Reproduce every entry exactly, without alteration.

(Stored items)
________________________________________

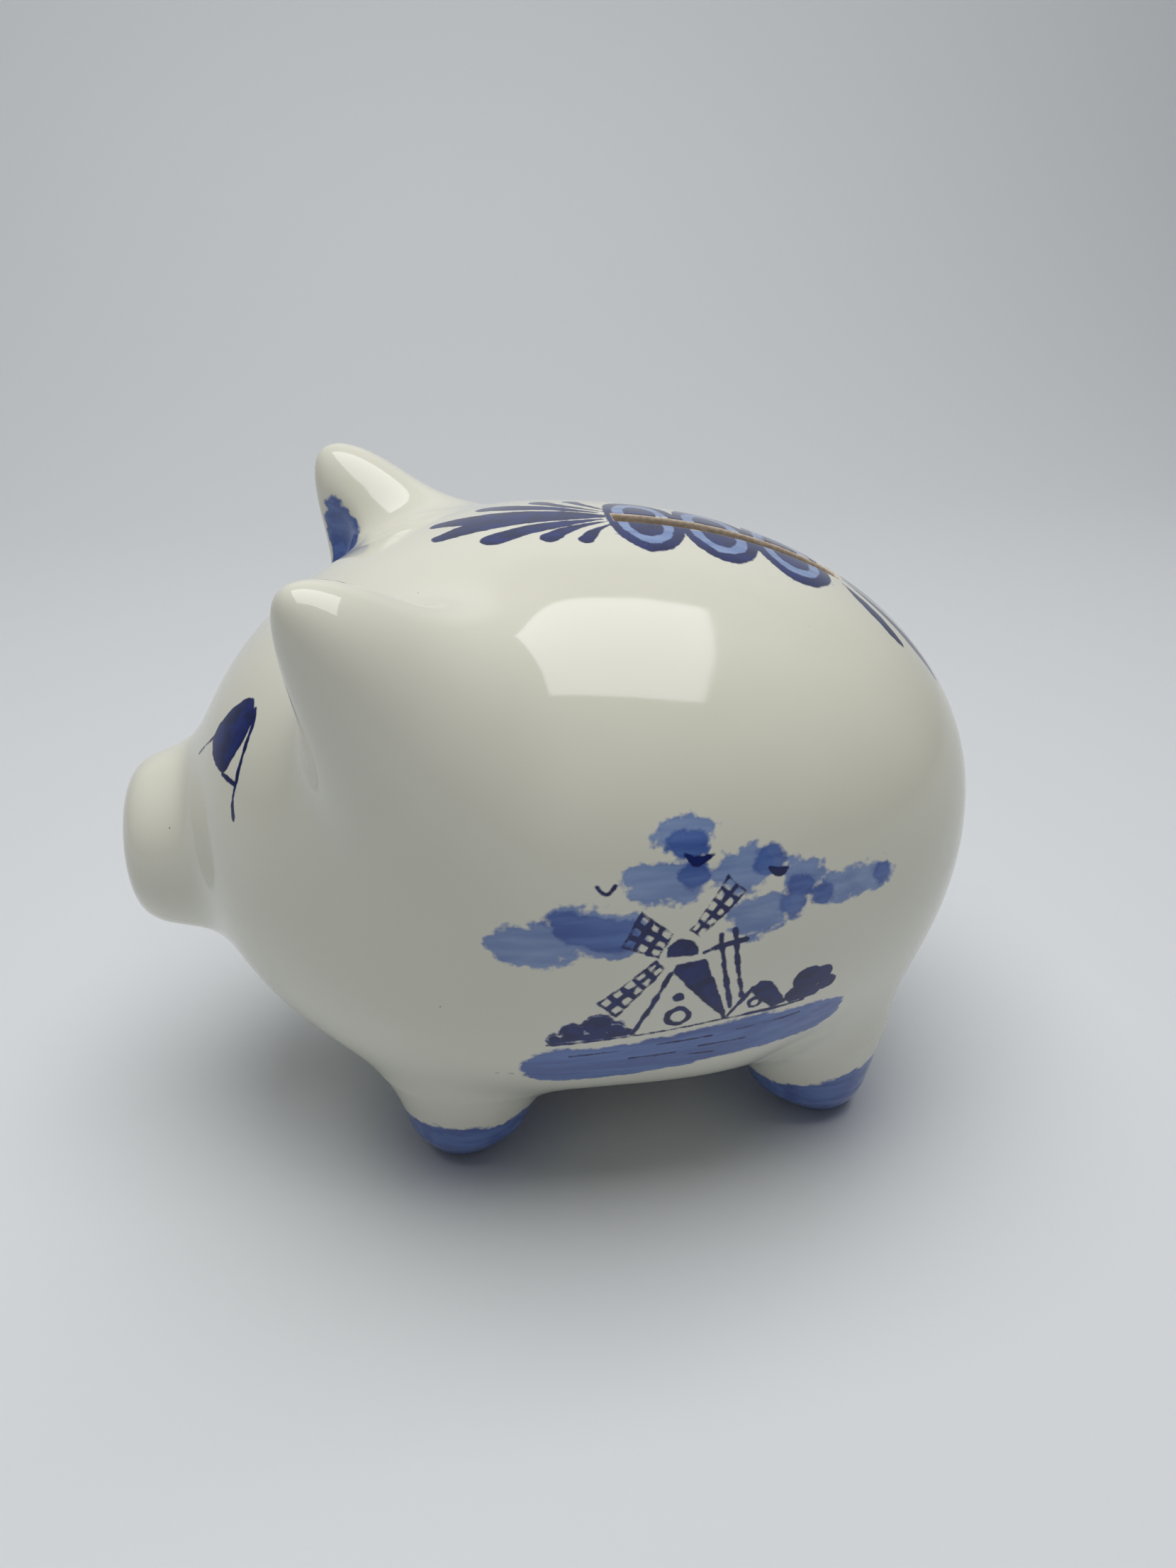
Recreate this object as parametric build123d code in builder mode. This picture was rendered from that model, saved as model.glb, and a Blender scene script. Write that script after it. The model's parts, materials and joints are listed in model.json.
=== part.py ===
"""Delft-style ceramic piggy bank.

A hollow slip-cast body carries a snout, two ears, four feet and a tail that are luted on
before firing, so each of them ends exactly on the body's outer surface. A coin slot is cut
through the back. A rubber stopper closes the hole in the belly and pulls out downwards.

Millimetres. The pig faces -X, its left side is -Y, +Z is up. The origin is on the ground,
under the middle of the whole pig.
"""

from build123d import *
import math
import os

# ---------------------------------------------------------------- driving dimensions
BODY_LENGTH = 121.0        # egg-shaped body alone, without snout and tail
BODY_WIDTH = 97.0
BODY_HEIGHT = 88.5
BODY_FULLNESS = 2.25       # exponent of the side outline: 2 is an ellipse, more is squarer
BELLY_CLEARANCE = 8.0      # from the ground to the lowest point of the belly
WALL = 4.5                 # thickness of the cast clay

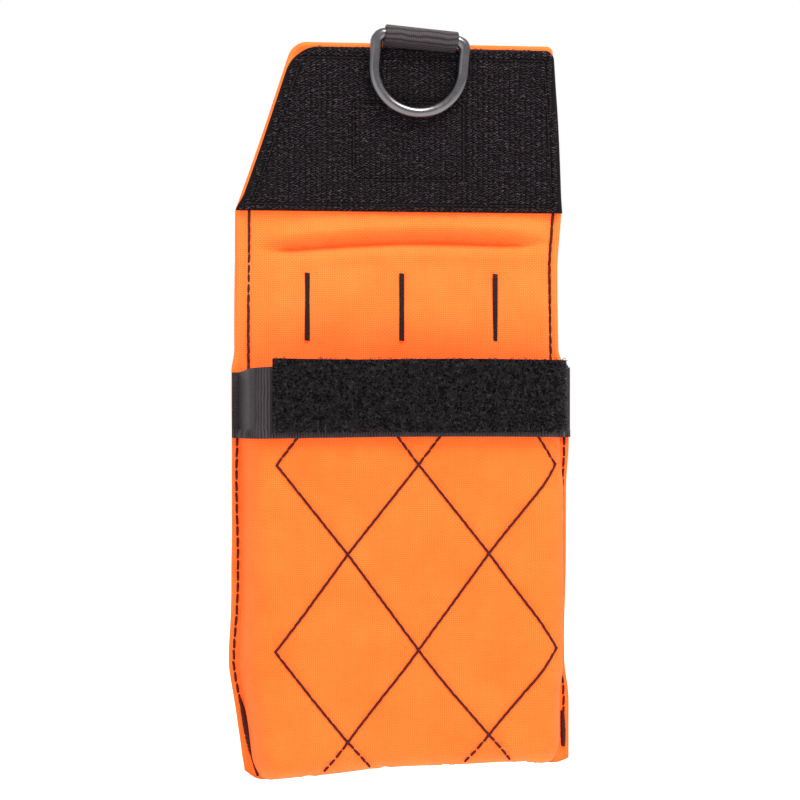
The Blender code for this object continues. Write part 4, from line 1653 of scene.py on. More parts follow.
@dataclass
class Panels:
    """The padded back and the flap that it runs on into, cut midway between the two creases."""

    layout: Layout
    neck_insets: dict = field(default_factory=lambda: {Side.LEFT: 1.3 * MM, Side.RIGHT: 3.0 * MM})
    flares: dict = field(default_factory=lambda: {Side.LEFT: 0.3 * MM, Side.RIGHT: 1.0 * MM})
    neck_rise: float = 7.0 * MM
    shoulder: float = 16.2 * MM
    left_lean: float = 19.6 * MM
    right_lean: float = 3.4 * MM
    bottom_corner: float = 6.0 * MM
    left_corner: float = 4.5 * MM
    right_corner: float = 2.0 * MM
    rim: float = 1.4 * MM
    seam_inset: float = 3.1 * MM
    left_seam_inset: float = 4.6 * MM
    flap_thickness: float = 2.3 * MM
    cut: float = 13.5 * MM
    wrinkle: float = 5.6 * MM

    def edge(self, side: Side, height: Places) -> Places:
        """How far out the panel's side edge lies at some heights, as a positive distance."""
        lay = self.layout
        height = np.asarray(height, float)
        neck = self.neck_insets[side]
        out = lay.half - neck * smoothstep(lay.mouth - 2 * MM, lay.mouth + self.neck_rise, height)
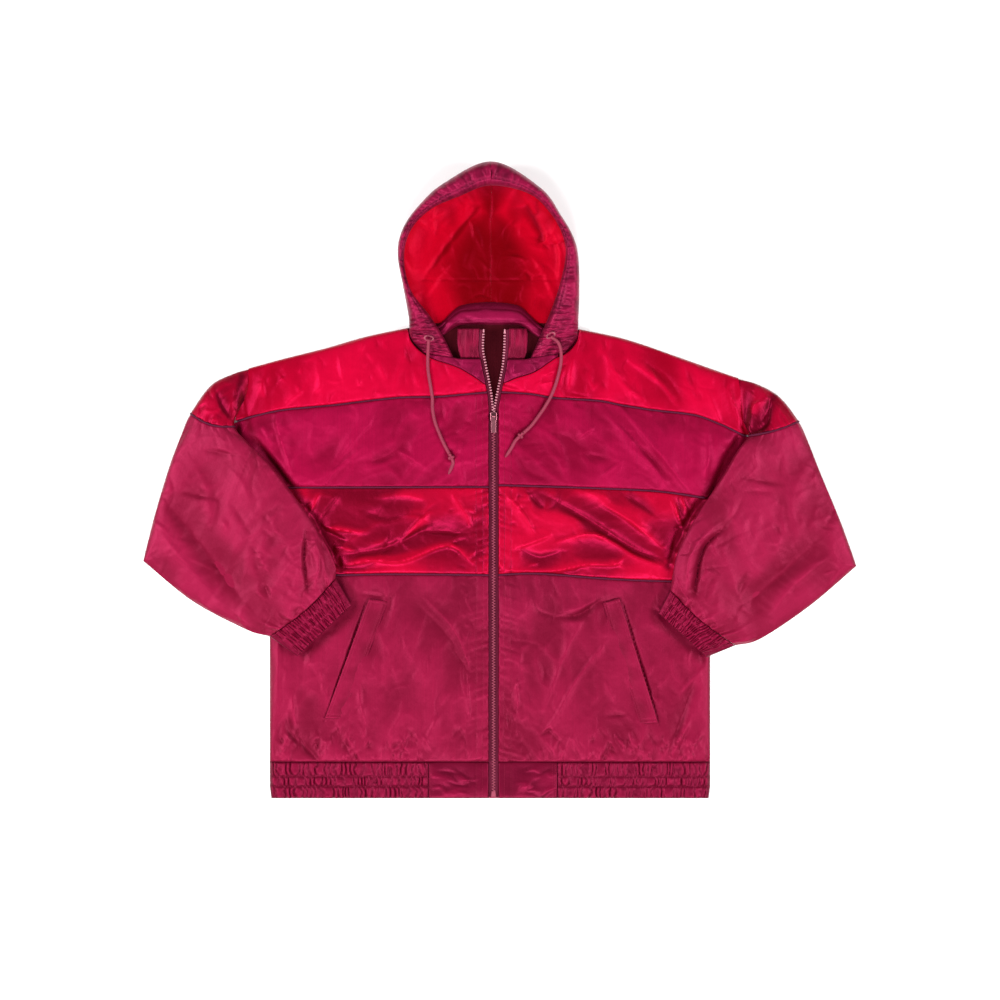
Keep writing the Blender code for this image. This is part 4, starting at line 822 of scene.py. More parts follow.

________________________________________

* _RESULT BELOW_:
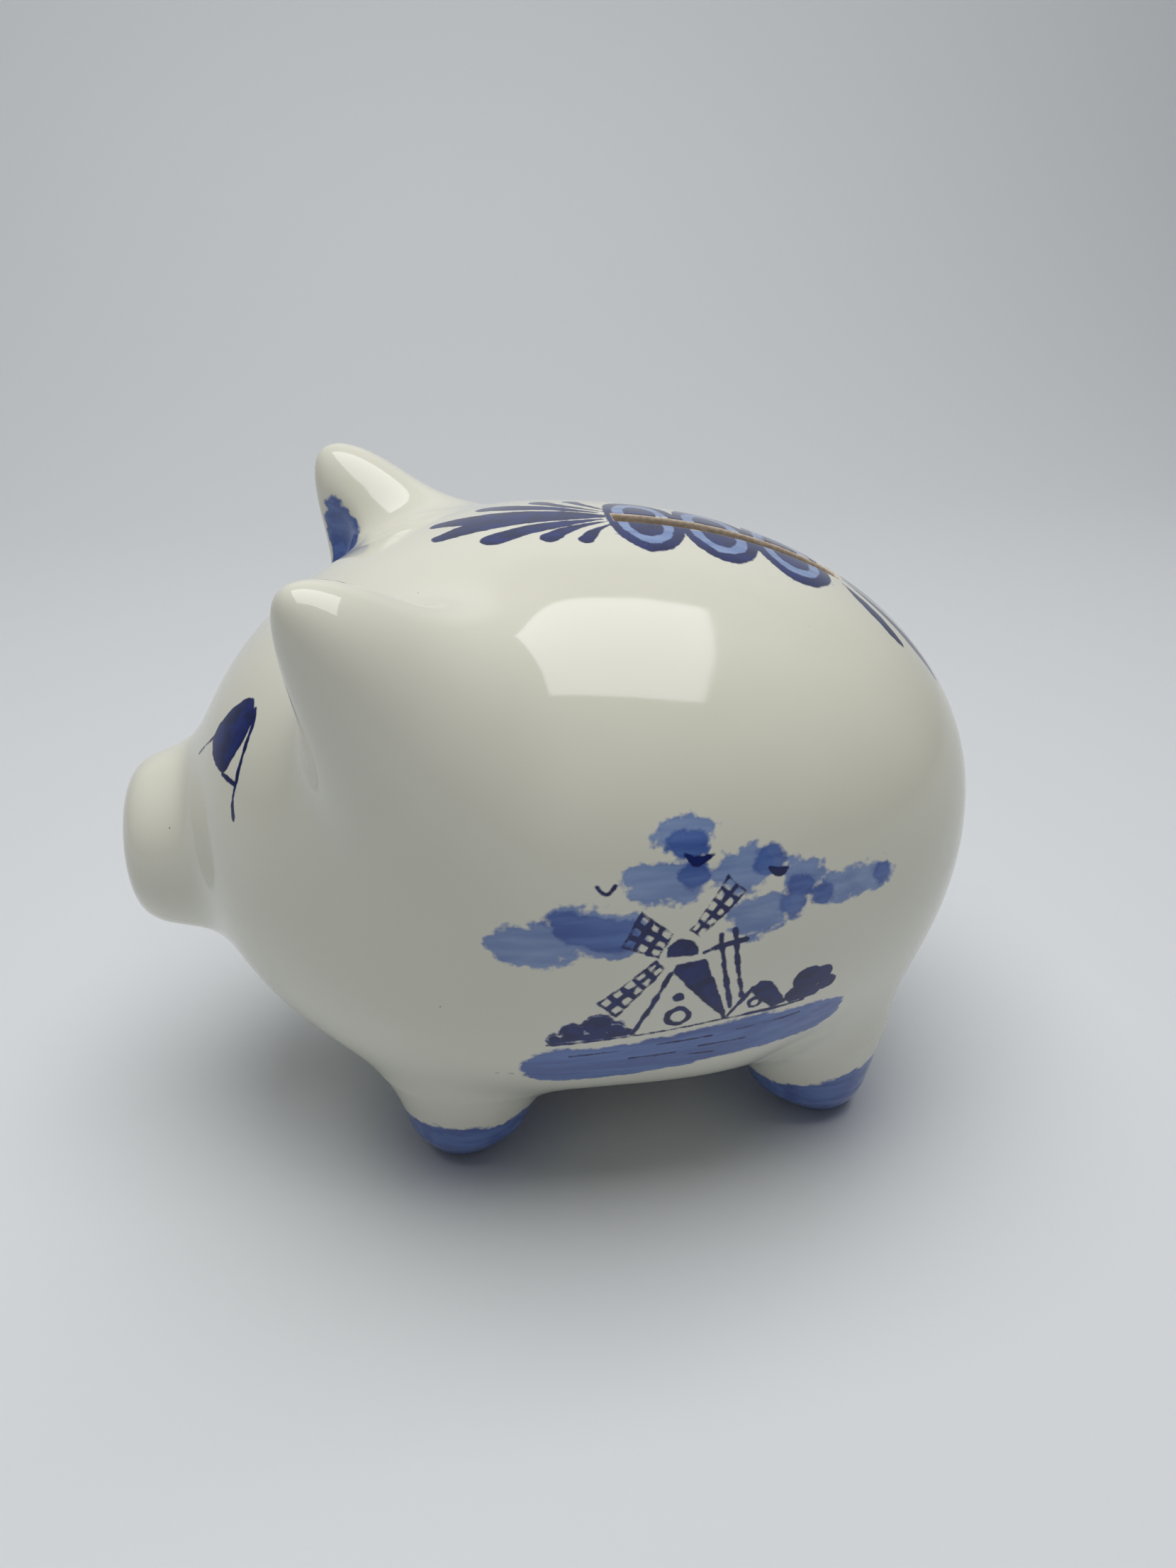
Recreate this object as parametric build123d code in builder mode. This picture was rendered from that model, saved as model.glb, and a Blender scene script. Write that script after it. The model's parts, materials and joints are listed in model.json.
=== part.py ===
"""Delft-style ceramic piggy bank.

A hollow slip-cast body carries a snout, two ears, four feet and a tail that are luted on
before firing, so each of them ends exactly on the body's outer surface. A coin slot is cut
through the back. A rubber stopper closes the hole in the belly and pulls out downwards.

Millimetres. The pig faces -X, its left side is -Y, +Z is up. The origin is on the ground,
under the middle of the whole pig.
"""

from build123d import *
import math
import os

# ---------------------------------------------------------------- driving dimensions
BODY_LENGTH = 121.0        # egg-shaped body alone, without snout and tail
BODY_WIDTH = 97.0
BODY_HEIGHT = 88.5
BODY_FULLNESS = 2.25       # exponent of the side outline: 2 is an ellipse, more is squarer
BELLY_CLEARANCE = 8.0      # from the ground to the lowest point of the belly
WALL = 4.5                 # thickness of the cast clay

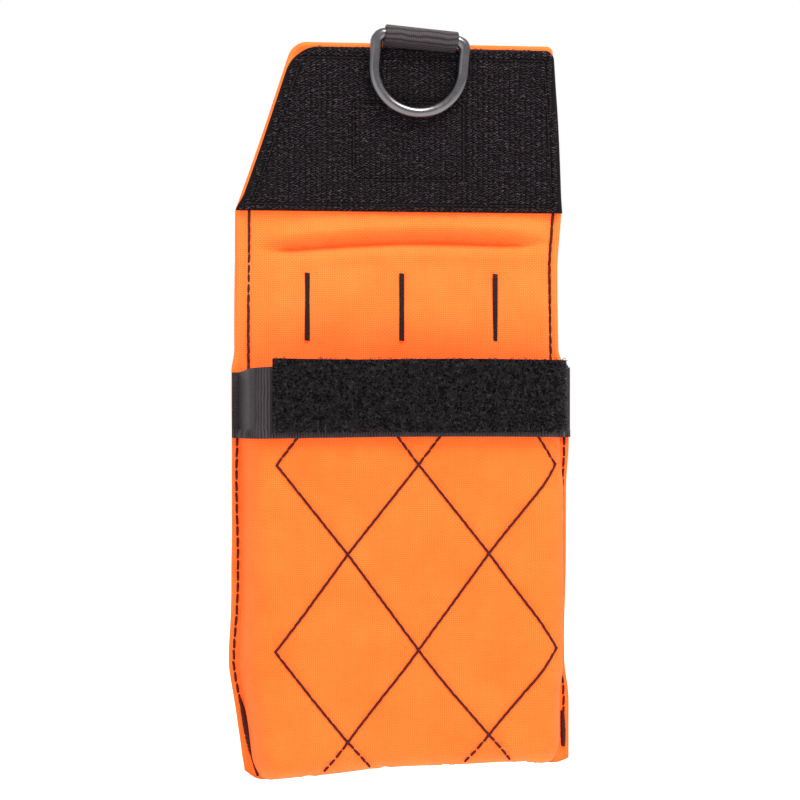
The Blender code for this object continues. Write part 4, from line 1653 of scene.py on. More parts follow.
@dataclass
class Panels:
    """The padded back and the flap that it runs on into, cut midway between the two creases."""

    layout: Layout
    neck_insets: dict = field(default_factory=lambda: {Side.LEFT: 1.3 * MM, Side.RIGHT: 3.0 * MM})
    flares: dict = field(default_factory=lambda: {Side.LEFT: 0.3 * MM, Side.RIGHT: 1.0 * MM})
    neck_rise: float = 7.0 * MM
    shoulder: float = 16.2 * MM
    left_lean: float = 19.6 * MM
    right_lean: float = 3.4 * MM
    bottom_corner: float = 6.0 * MM
    left_corner: float = 4.5 * MM
    right_corner: float = 2.0 * MM
    rim: float = 1.4 * MM
    seam_inset: float = 3.1 * MM
    left_seam_inset: float = 4.6 * MM
    flap_thickness: float = 2.3 * MM
    cut: float = 13.5 * MM
    wrinkle: float = 5.6 * MM

    def edge(self, side: Side, height: Places) -> Places:
        """How far out the panel's side edge lies at some heights, as a positive distance."""
        lay = self.layout
        height = np.asarray(height, float)
        neck = self.neck_insets[side]
        out = lay.half - neck * smoothstep(lay.mouth - 2 * MM, lay.mouth + self.neck_rise, height)
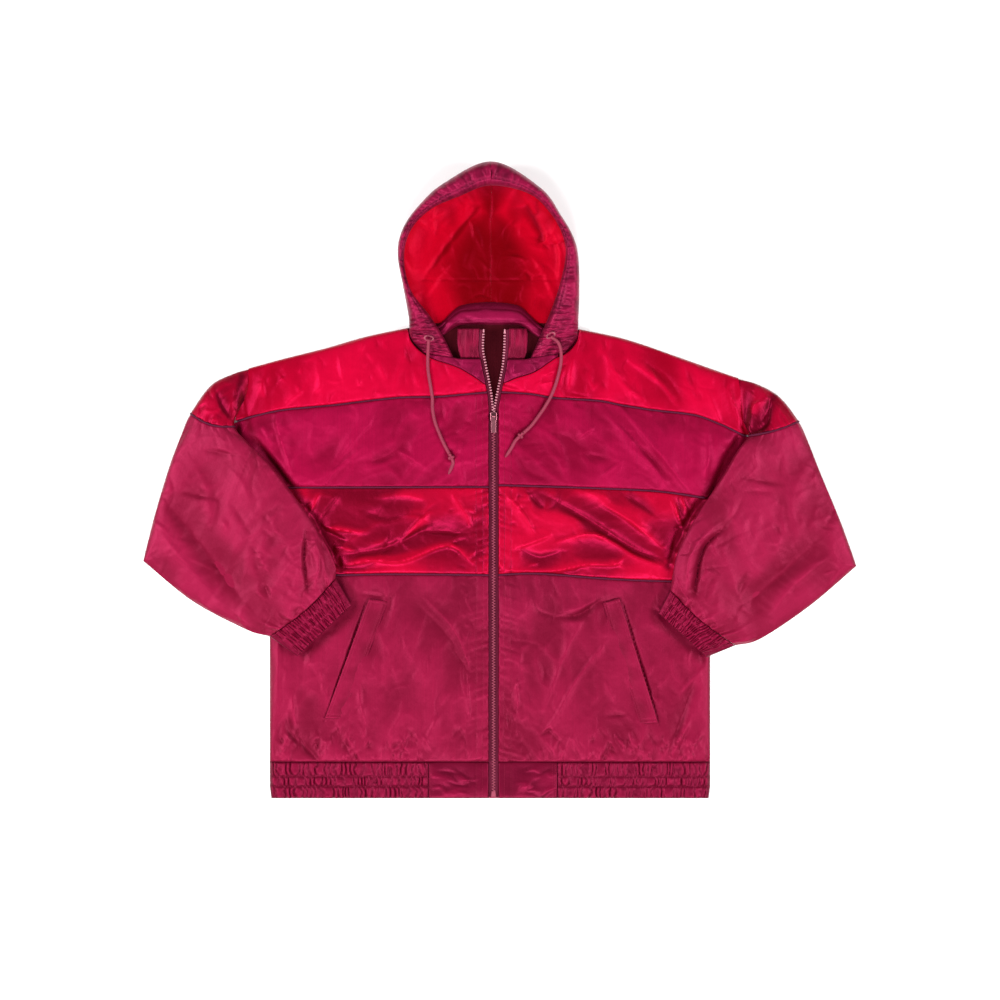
Keep writing the Blender code for this image. This is part 4, starting at line 822 of scene.py. More parts follow.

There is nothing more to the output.